For many years, conservatives, and even some liberals, have raised concerns about the American higher-education system. Indeed, most of us now know the failings, the scandals, the problems, and even the causes of the problem. But Josiah Bunting does not just criticize; he has moved beyond the merely descriptive to the prescriptive and the constructive. He provides a glimpse of a 'new and improved' American higher-education system ('new and improved' though it stems from the successes of the past) and shows how that improved education might lead to better citizens might lead to a better nation.

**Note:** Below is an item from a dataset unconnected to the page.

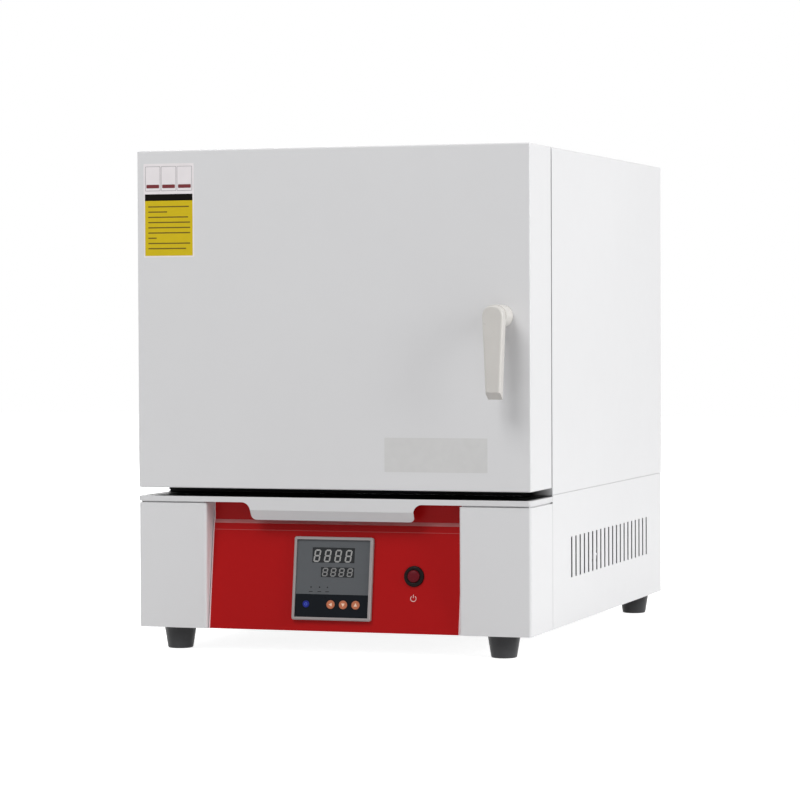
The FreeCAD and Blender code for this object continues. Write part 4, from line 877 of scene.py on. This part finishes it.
# %% Wind the two heating coils
WIRE_HEIGHTS = [339.55 + 28 * run for run in range(4)]
GROOVE_FRONT, GROOVE_REAR, COIL_REAR, TAIL_END = -165.5, 106.5, 116.0, 257.7
ALONG_X = Vector((1, 0, 0))
for side, x in (("left", -96.05), ("right", 110.55)):
    low, second, third, high = WIRE_HEIGHTS
    route = [(COIL_REAR, low), (GROOVE_FRONT, low), (GROOVE_FRONT, second), (GROOVE_REAR, second), (GROOVE_REAR, third),
             (GROOVE_FRONT, third), (GROOVE_FRONT, high), (COIL_REAR, high)]
    corners = [Vector((x, y, z)) for y, z in route]
    coil = wound(softened(corners, 6), ALONG_X, (2.3, 2.3), 0.65, 4.5, 12, 5)
    tails = []
    for z in (low, high):
        tail = turned([(0, 0), (1.5, 0), (1.5, TAIL_END - COIL_REAR), (0, TAIL_END - COIL_REAR)], 16)
        tail.transform(Matrix.Translation((x, COIL_REAR, z)) @ Matrix.Rotation(-math.pi / 2, 4, "X"))
        tails.append(tail)
    settle(side + "_heating_coil", gather([coil] + tails), scaled_wire, "cabinet",
           stands_for=[side + "_heating_wire"])

# %% [markdown]
# ## The door's rope seal
#
# A braided fibre rope is pressed flat round the door's block. Three fat strands wound round the same route, a
# third of a turn apart, give the braid its lay, and being squashed into an oval keeps it as flat as the real one.

# %% Braid the seal
SEAL_MIDDLE_Y = -213.65
seal_corners = rounded(-106.75, 121.25, 307.55, 455.55, 6, 8)
seal_route = [Vector((x, SEAL_MIDDLE_Y, z)) for x, z in seal_corners]
seal_route.append(seal_route[0])
strands = [wound(seal_route, Vector((0, 1, 0)), (0.55, 4.9), 1.28, 22, 16, 8, math.tau * strand / 3, True)
           for strand in range(3)]
settle("braided_seal", gather(strands), rope, "door", stands_for=["door_seal"])

# %% [markdown]
# ## Floor and light
#
# The picture has a plain white ground that runs up into the background. The floor shows white to the camera and
# in reflections, by adding a glow that only those rays see, while the light it gives back to the furnace stays
# plain and its shadow stays. A large soft lamp stands to the right, the furnace's brightest side.

# %% Lay the floor
WHITE = (1, 1, 1)
floor_shape = bmesh.new()
bmesh.ops.create_grid(floor_shape, x_segments=1, y_segments=1, size=8)
floor_mesh = bpy.data.meshes.new("floor")
floor_shape.to_mesh(floor_mesh)
floor_shape.free()
floor = bpy.data.objects.new("floor", floor_mesh)
floor.location.z = -0.0005
scene.collection.objects.link(floor)
ground = Finish("pale_floor", (0.66, 0.66, 0.66), 0.9)
ground.set("Specular IOR Level", 0.0)
rays = ground.node("ShaderNodeLightPath")
looked_at = ground.node("ShaderNodeMath", {"operation": "MAXIMUM"}, {0: rays["Is Camera Ray"], 1: rays["Is Glossy Ray"]})
looked_at = ground.node("ShaderNodeMath", {"operation": "MAXIMUM"},
                        {0: looked_at["Value"], 1: rays["Is Transmission Ray"]})
GLOW = 0.86
glow = ground.node("ShaderNodeEmission", None, {"Color": WHITE, "Strength": looked_at["Value"] * GLOW})
both = ground.node("ShaderNodeAddShader", None, {0: Wire(ground, ground.shader.outputs["BSDF"]), 1: glow["Emission"]})
ground.feed(ground.tree.nodes["Material Output"].inputs["Surface"], both["Shader"])
dress(floor, ground)
print("floor side", 16, "m")

# %% Hang the lamps


def lamp(name, place, aim, size, power):
    """A square soft lamp that looks at a point."""
    data = bpy.data.lights.new(name, "AREA")
    data.shape = "SQUARE"
    data.size = size
    data.energy = power
    made = bpy.data.objects.new(name, data)
    made.location = place
    made.rotation_euler = (Vector(aim) - Vector(place)).to_track_quat("-Z", "Y").to_euler()
    scene.collection.objects.link(made)
    return made


MIDDLE = (0, 0, 0.3)
lamp("right_lamp", (3.4, -0.5, 1.4), MIDDLE, 2.2, 86)
lamp("front_lamp", (-0.9, -2.6, 3.2), MIDDLE, 1.8, 72)
lamp("rear_lamp", (-2.4, 3.0, 2.0), MIDDLE, 2.0, 80)

world = bpy.data.worlds.new("studio")
scene.world = world
world.use_nodes = True
sky = world.node_tree
background = sky.nodes["Background"]
seen = sky.nodes.new("ShaderNodeLightPath")
plain_white = sky.nodes.new("ShaderNodeBackground")
for shader, strength in ((plain_white, 1.0), (background, 0.28)):
    shader.inputs["Color"].default_value = (*WHITE, 1)
    shader.inputs["Strength"].default_value = strength
choose = sky.nodes.new("ShaderNodeMixShader")
looking = seen.outputs["Is Camera Ray"]
for kind in ("Is Glossy Ray", "Is Transmission Ray"):
    most = sky.nodes.new("ShaderNodeMath")
    most.operation = "MAXIMUM"
    sky.links.new(looking, most.inputs[0])
    sky.links.new(seen.outputs[kind], most.inputs[1])
    looking = most.outputs[0]
sky.links.new(looking, choose.inputs[0])
sky.links.new(background.outputs[0], choose.inputs[1])
sky.links.new(plain_white.outputs[0], choose.inputs[2])
sky.links.new(choose.outputs[0], sky.nodes["World Output"].inputs["Surface"])
scene.view_settings.view_transform = "Standard"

General Bunting presents an outline of an ideal university, organizing it around the answers to give specific questions he presents early on:
1. What is our mission?
2. Who should our students be?
3. How should they live?
4. What should they learn?
5. Who should lead and teach them?
Of course, these are the same questions that were asked by Plato and Aristotle. Bunting's answers thus, quite properly point back (and up) to the ancients, the classics. We should teach our students to be virtuous - to be rugged, responsible individuals, as well as faithful, dedicated citizens. Teaching students a specific technical skill is not as important as teaching them how to think. Nor is it as important as teaching them to be good people. These currently quaint lessons are what guide Josiah Bunting's tenure at VMI. They are what guide this work as well.

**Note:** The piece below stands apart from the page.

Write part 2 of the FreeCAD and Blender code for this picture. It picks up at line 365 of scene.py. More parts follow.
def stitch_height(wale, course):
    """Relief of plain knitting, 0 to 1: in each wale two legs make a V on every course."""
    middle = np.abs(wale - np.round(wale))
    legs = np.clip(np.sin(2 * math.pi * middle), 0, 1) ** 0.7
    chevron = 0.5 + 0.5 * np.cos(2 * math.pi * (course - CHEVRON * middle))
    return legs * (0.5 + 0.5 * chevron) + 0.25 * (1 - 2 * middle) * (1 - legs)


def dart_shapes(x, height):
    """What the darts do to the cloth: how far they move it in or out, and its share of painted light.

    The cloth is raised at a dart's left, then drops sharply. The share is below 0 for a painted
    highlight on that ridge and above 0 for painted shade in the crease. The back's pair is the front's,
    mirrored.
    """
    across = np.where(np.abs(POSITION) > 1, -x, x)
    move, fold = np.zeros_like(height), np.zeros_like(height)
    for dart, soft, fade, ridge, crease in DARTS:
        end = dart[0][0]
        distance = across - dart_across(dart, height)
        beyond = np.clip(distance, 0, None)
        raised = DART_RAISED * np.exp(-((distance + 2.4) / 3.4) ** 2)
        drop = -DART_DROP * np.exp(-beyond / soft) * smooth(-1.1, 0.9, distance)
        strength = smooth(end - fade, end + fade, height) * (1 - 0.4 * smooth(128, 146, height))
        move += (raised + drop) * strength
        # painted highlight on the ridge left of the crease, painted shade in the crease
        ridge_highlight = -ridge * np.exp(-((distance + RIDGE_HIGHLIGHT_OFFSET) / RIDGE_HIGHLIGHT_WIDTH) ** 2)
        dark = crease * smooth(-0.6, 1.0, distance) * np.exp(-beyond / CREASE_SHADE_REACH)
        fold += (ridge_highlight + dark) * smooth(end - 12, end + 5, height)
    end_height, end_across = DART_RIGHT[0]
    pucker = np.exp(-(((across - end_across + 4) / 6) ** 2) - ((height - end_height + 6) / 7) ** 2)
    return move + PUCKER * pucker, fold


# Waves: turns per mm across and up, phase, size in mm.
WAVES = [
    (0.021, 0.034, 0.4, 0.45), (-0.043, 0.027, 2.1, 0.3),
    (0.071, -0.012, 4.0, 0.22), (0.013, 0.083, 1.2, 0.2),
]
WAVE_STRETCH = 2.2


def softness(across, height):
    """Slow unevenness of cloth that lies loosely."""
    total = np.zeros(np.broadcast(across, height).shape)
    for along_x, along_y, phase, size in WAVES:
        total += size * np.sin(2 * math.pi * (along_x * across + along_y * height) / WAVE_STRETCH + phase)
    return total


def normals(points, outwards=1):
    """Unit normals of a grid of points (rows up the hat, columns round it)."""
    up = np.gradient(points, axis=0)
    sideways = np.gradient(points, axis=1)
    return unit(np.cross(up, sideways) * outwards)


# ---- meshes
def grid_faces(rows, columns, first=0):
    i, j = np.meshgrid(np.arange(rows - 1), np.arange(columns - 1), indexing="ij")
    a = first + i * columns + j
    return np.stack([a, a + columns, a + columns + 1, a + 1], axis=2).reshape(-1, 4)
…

George Washington made the relevant point in a letter to his nephew in 1790:
'To point out the importance of circumspection in your conduct, it may be proper to observe that a good moral character is the first essential in a man, and that habits contracted at your age are generally indelible, and your conduct here may stamp your character through your life. It is therefore highly important that you should endeavor not only to be learned but virtuous. Much more might be said to shew the necessity of application and regularity, but when you must know that without them you can never be qualified to render service to your country, assistance to your friends, or consolation to your retired moments, nothing further need be said to prove their utility.'
The proper business of our colleges in indeed to form citizens - not simply doctors or lawyers or computer programmers. You wouldn't know it by the numbers. Less than 25% of today's undergraduates are liberal-arts majors. Just over 25% are business majors; most of the rest follow vocational tracks to fields such as health care and primary and secondary education. Bunting is right: 'The things our country requires are simply not the things our colleges are prepared to deliver.' We must recover the idea that education is more than making a living. Educations best claim, William James said, is that it teaches a person to value what deserves to be valued.
And in The Abolition of Man, C.S. Lewis writes: 'We make men without chests and expect of them virtue and enterprise. We laugh at honor and are shocked to find traitors in our midst.' Citizens are so made - with or without hollow chests - through education. The education Bunting provides at VMI, and recommends here, makes citizens with chests.
Pledging our lives, our fortunes, and our sacred honor is not popular at the moment. But it remains as essential now as it did in 1776. And it remains the hallmark of a good citizen, a good American, a good person. Education is more than knowledge of academic interests. It is about the formation of character. This latter point is the focus, indeed the noble thesis of Josiah's elegantly written book."